Als herausragend würde ich die beiden ZEP/SNAKE-Groover „Can’t Cure The Fire“ und „Heaven’s Garden“ bezeichnen, aber auch das knackige, hook-verseuchte „Tokyo Rising“ klingt mehr als nur gelungen. Kein Zweifel also, dass sich Doug erhoffte, im Land der aufgehenden Sonne auch mit BURNING RAIN durchstarten zu können, wonach es zu Beginn auch durchaus aussah, weshalb man nur knapp mehr als zwölf Monate später „Pleasure To Burn“ nachgereicht hat.
Darauf zeigte sich Formation sogar noch ein wenig stärker in Sachen Ohrwurmdichte, zudem deutlich kompakter und auch von den Soli her viels(a)eitiger. Das Duo John / Aldrich schien sich gegenseitig mächtig zu inspirieren und zu Höchstleistungen anzuspornen, wodurch auch die Vielfalt des Klangspektrums gewachsen ist und so gibt es neben Brechern wie dem Opener „Fireball“, oder dem mächtigen „Metal Superman“ (das durchaus als Anzeichen für die weitere Zukunft von Doug zu erwähnen ist, hätte die Nummer doch glatt auch auf sämtliche DIO-Scheiben ab „Magica“ gepasst) selbstredend erneut melodiebetonte Hardrock-Kamellen in Band-typischer Ausführung („Love Emotion“, „Stone Cold ’n‘ Crazy“), aber auch Balladen wie „Faithfully Yours“, mit der sich Keith auch als Könner von schmachtender Melodik beweist.

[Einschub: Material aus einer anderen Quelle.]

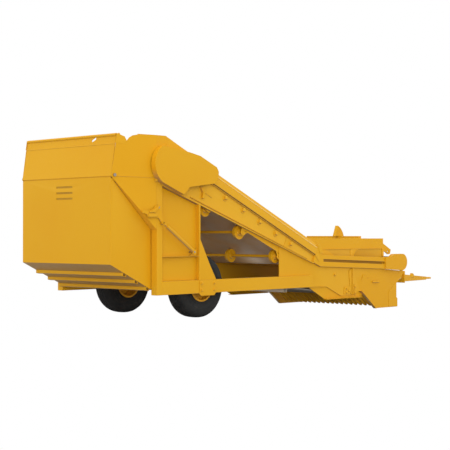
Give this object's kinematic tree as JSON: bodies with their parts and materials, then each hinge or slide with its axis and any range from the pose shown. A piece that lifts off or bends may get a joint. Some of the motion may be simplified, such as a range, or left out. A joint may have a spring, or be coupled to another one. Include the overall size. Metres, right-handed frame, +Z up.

Dennoch war das Unternehmen BURNING RAIN in jener Phase nicht wirklich von Glück gesegnet und so kam es, dass 2001 ein jäher Schlussstrich unter das Kapitel gezogen wurde. Dieses sollte jedoch keineswegs zu Arbeitslosigkeit der Musiker führen, denn Doug wurde wie schon erwähnt von Ronnie James DIO rekrutiert und Keith schloss sich Ronnie MONTROSE an. Gut zu wissen, dass sich die Herrschaften aber offenbar in all den Jahren keineswegs zerstritten haben und wir uns dieser Tage an ihrem brandneuen Dreher „Epic Obsession“ ergötzen dürfen. Welcome Back, BURNING RAIN!